The M14 is used by various military and law enforcement organizations including armed forces from Colombia, Costa Rica, Ecuador, Dominican Republic, Israel, Argentina, The United States, and more.
Celebratory and Other Uses
The M14, with wooden stock, white sling and chromed bayonet, is still used in military funerals, parades and other ceremonies. It is also the drill and parade rifle of the United States Military Academy, United States Naval Academy, United States Air Force Academy, The Citadel, Norwich University, Virginia Military Institute and North Georgia College and State University. U.S. Navy ships carry several M14s to shoot a large rubber projectile to another ship when underway to start the lines over for alongside refueling and replenishment.
Popular M14 Accessories
- M6 Bayonet
- M2 Bandolier
- Cleaning kit including a combo tool, ratchet chamber brush, plastic lubricant case, brass bore tooth, four cleaning rod sections, cleaning rod case, and a cleaning patch-holding tip.
- M5 winter trigger and winter safety
- M12 blank firing attachment and M3 breech shield
- Cartridge clip and magazine filler for charging magazines
- M1961 ammunition pouch
- M2 bipod
- M76 grenade launcher
- M15 grenade launcher sight
- Mk 87 Mod 0/1 line (rope) throwing kit
Popular M14 Variants
- M15 – A variant for use as a squad automatic weapon with a heavier barrel and stock, a hinged butt-plate, a selective-fire attachment, bipod and sling.
- M14E2/M14A1 – A selective fire version of the M14 and used as a squad automatic weapon.
- M14M – The M14M is a semi-automatic only version M14 for use as a civilian rifle. M14M rifles were simply converted M14s with the select-fire mechanism removed to prevent fully automatic firing.
- M14 SMUD – Essentially the M14 National March rifle with a scope, the "Stand-off Munition Disruption" variation is used to destroy unexploded ordinance.
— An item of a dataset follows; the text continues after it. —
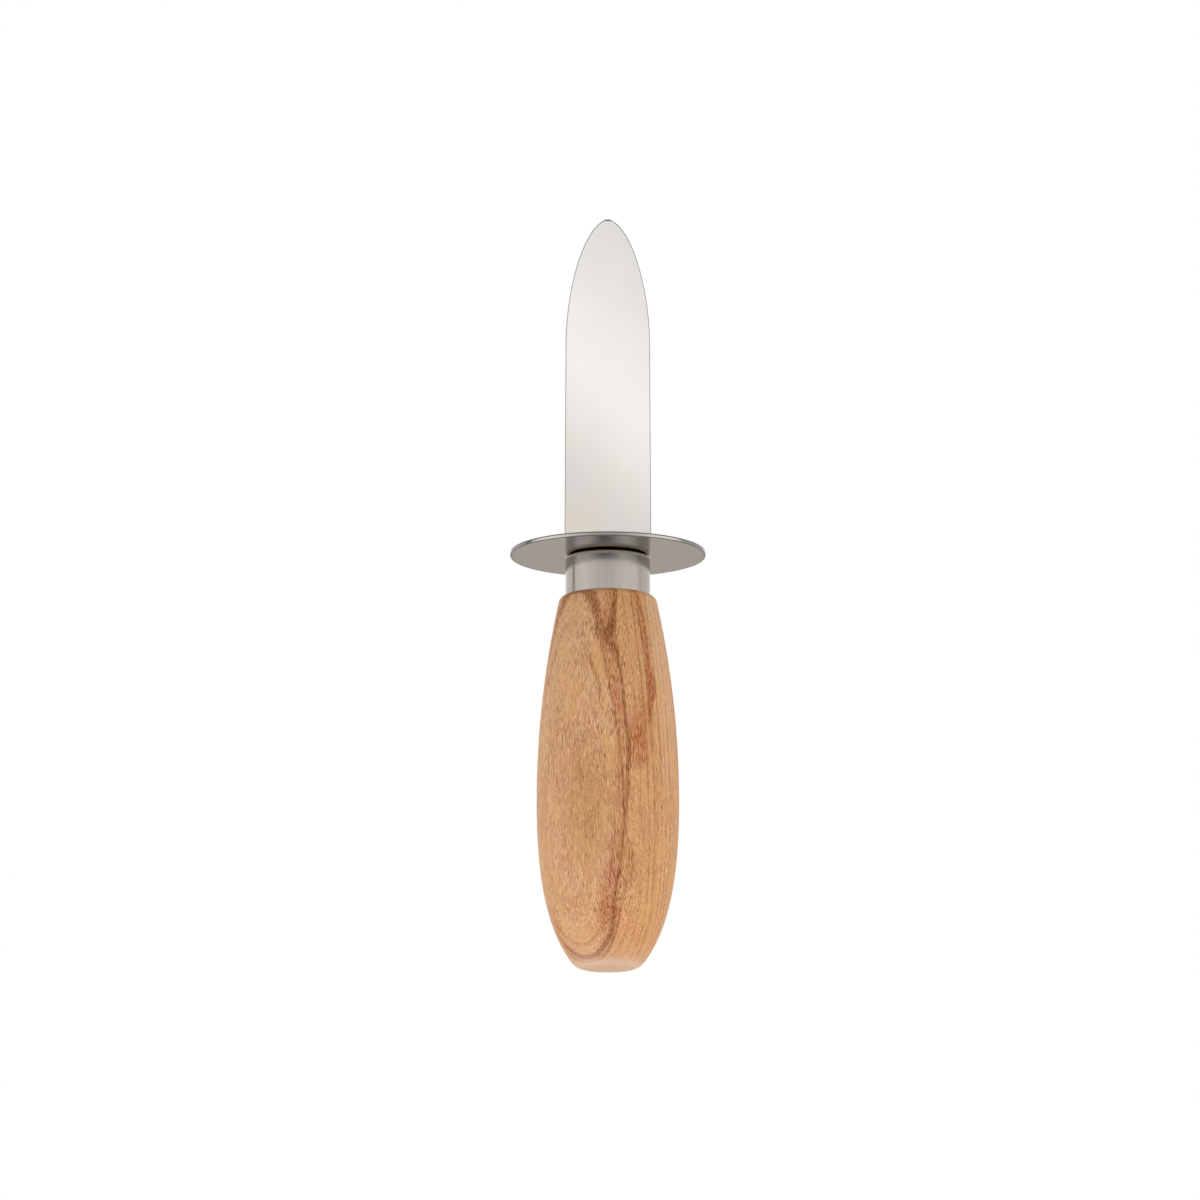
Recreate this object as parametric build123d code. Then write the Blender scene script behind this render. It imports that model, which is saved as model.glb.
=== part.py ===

- Mk 14 EBR – A more tactical version of the M14 with an 18 inch barrel with a retractable stock and multiple rails for more accessories.
- M14 Tactical – A modified M14 using the same stock as the Mk 14 but with a 22-inch barrel and a Smith Enterprise muzzle brake. The M14 Tactical is used by the coast guard.
- M89SR Model 89 Sniper Rifle – A M14 in a bullpup configuration produced by Sardius and Technical Equipment International.